--- START PROVIDED MATERIAL ---

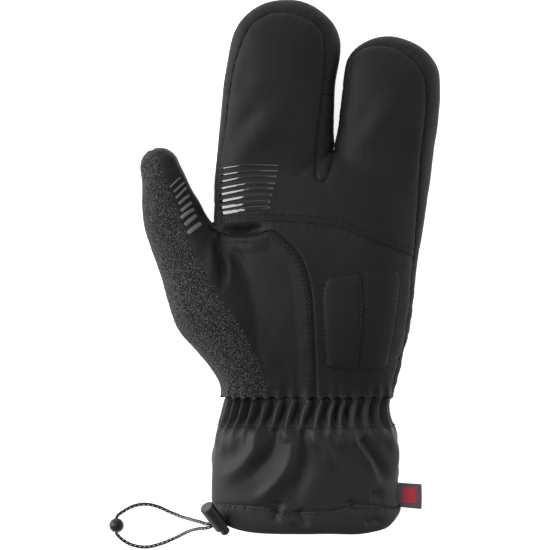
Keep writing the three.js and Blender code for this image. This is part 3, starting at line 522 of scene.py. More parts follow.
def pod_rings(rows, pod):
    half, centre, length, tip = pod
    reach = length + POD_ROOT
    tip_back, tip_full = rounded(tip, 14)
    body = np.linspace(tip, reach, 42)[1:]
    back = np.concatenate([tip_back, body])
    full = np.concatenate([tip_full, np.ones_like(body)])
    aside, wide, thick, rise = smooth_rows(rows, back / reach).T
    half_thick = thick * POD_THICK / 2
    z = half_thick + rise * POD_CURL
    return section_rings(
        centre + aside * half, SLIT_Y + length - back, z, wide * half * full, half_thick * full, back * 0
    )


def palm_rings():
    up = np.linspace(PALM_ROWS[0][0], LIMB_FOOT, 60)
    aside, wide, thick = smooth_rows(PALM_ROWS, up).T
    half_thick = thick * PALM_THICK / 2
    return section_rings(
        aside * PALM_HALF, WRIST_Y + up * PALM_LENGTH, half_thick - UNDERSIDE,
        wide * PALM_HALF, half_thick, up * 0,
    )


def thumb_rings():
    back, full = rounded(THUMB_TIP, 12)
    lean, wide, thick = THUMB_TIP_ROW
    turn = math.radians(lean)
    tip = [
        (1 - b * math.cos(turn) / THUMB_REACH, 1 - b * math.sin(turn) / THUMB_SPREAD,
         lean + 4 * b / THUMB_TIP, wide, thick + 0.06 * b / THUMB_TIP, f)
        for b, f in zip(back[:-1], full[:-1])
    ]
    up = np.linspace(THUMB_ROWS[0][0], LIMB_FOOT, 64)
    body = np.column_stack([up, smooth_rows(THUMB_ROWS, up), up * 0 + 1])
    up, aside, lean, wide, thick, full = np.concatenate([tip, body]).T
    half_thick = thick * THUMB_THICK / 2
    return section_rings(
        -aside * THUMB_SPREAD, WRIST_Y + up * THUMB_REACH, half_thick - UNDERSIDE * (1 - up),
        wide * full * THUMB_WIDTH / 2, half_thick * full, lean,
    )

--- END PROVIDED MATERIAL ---

Reproduce the listing above verbatim, from first line to last.

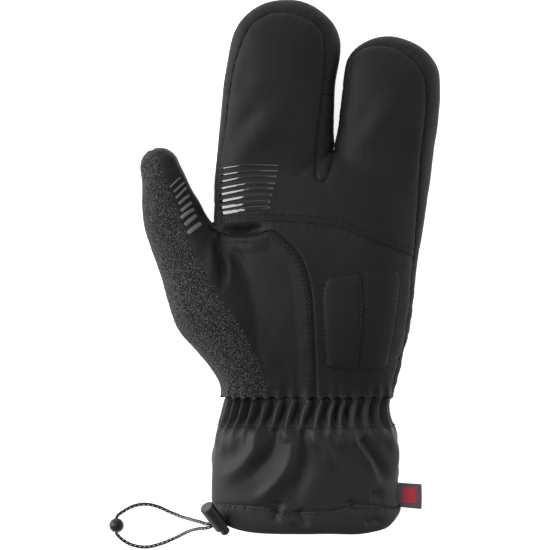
Keep writing the three.js and Blender code for this image. This is part 3, starting at line 522 of scene.py. More parts follow.
def pod_rings(rows, pod):
    half, centre, length, tip = pod
    reach = length + POD_ROOT
    tip_back, tip_full = rounded(tip, 14)
    body = np.linspace(tip, reach, 42)[1:]
    back = np.concatenate([tip_back, body])
    full = np.concatenate([tip_full, np.ones_like(body)])
    aside, wide, thick, rise = smooth_rows(rows, back / reach).T
    half_thick = thick * POD_THICK / 2
    z = half_thick + rise * POD_CURL
    return section_rings(
        centre + aside * half, SLIT_Y + length - back, z, wide * half * full, half_thick * full, back * 0
    )


def palm_rings():
    up = np.linspace(PALM_ROWS[0][0], LIMB_FOOT, 60)
    aside, wide, thick = smooth_rows(PALM_ROWS, up).T
    half_thick = thick * PALM_THICK / 2
    return section_rings(
        aside * PALM_HALF, WRIST_Y + up * PALM_LENGTH, half_thick - UNDERSIDE,
        wide * PALM_HALF, half_thick, up * 0,
    )


def thumb_rings():
    back, full = rounded(THUMB_TIP, 12)
    lean, wide, thick = THUMB_TIP_ROW
    turn = math.radians(lean)
    tip = [
        (1 - b * math.cos(turn) / THUMB_REACH, 1 - b * math.sin(turn) / THUMB_SPREAD,
         lean + 4 * b / THUMB_TIP, wide, thick + 0.06 * b / THUMB_TIP, f)
        for b, f in zip(back[:-1], full[:-1])
    ]
    up = np.linspace(THUMB_ROWS[0][0], LIMB_FOOT, 64)
    body = np.column_stack([up, smooth_rows(THUMB_ROWS, up), up * 0 + 1])
    up, aside, lean, wide, thick, full = np.concatenate([tip, body]).T
    half_thick = thick * THUMB_THICK / 2
    return section_rings(
        -aside * THUMB_SPREAD, WRIST_Y + up * THUMB_REACH, half_thick - UNDERSIDE * (1 - up),
        wide * full * THUMB_WIDTH / 2, half_thick * full, lean,
    )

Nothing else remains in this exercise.